If performance hasn't improved:

  • Verify use_count() > 1 in callbacks (proves pointer sharing)
  • Check QoS compatibility with ros2 topic info /topic --verbose
  • Profile with perf to find serialization calls (shouldn't see CDR::serialize)

What You Learned

  • Component nodes eliminate message copying when in same process
  • Zero-copy requires heap allocation, QoS matching, and same process
  • Expect 10-50x latency reduction for large messages (images, point clouds)
  • Multi-threaded containers trade determinism for throughput

Limitations:

  • C++ only (Python always serializes)
  • All nodes must be components (can't mix with regular nodes efficiently)
  • Debugging is harder (one process, harder to isolate crashes)
  • No zero-copy across process boundaries (security isolation required)

When NOT to use:

  • Nodes that need process isolation (safety-critical systems)
  • Mixed Python/C++ pipelines
  • Distributed systems across machines
  • Development phase (separate nodes easier to debug)

Production checklist:

  • All pipeline nodes use std::unique_ptr or std::shared_ptr
  • QoS settings match between publishers and subscribers
  • Component registration macros in place
  • Verified use_count() > 1 in callbacks
  • Benchmarked latency improvement (should be 10x+ for large messages)
  • Tested crash isolation (entire pipeline dies if one node crashes)
  • Memory usage monitoring (should decrease 30-60% for image pipelines)

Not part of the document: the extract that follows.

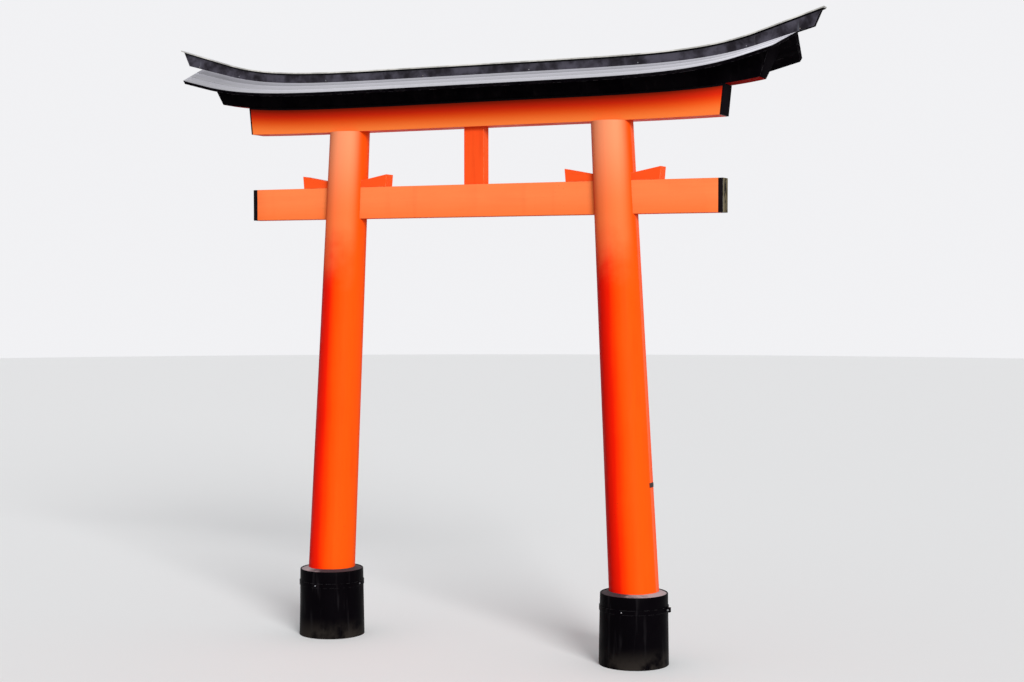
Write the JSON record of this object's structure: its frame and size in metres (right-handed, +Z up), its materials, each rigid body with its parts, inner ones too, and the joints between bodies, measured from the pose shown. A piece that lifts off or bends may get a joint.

Tested on ROS 2 Jazzy (Ubuntu 24.04), Intel i7-12700K, 32GB RAM. Results will vary based on message size, CPU architecture, and memory bandwidth. Always benchmark your specific hardware.

Hardware note: Zero-copy benefits are most pronounced on systems with:

  • Multi-core CPUs (reduced cache invalidation)
  • Limited memory bandwidth (embedded systems, ARM)
  • High-frequency messaging (>10 Hz with large messages)

For simple text messages at 1 Hz, the overhead of component loading may exceed serialization costs. Profile first.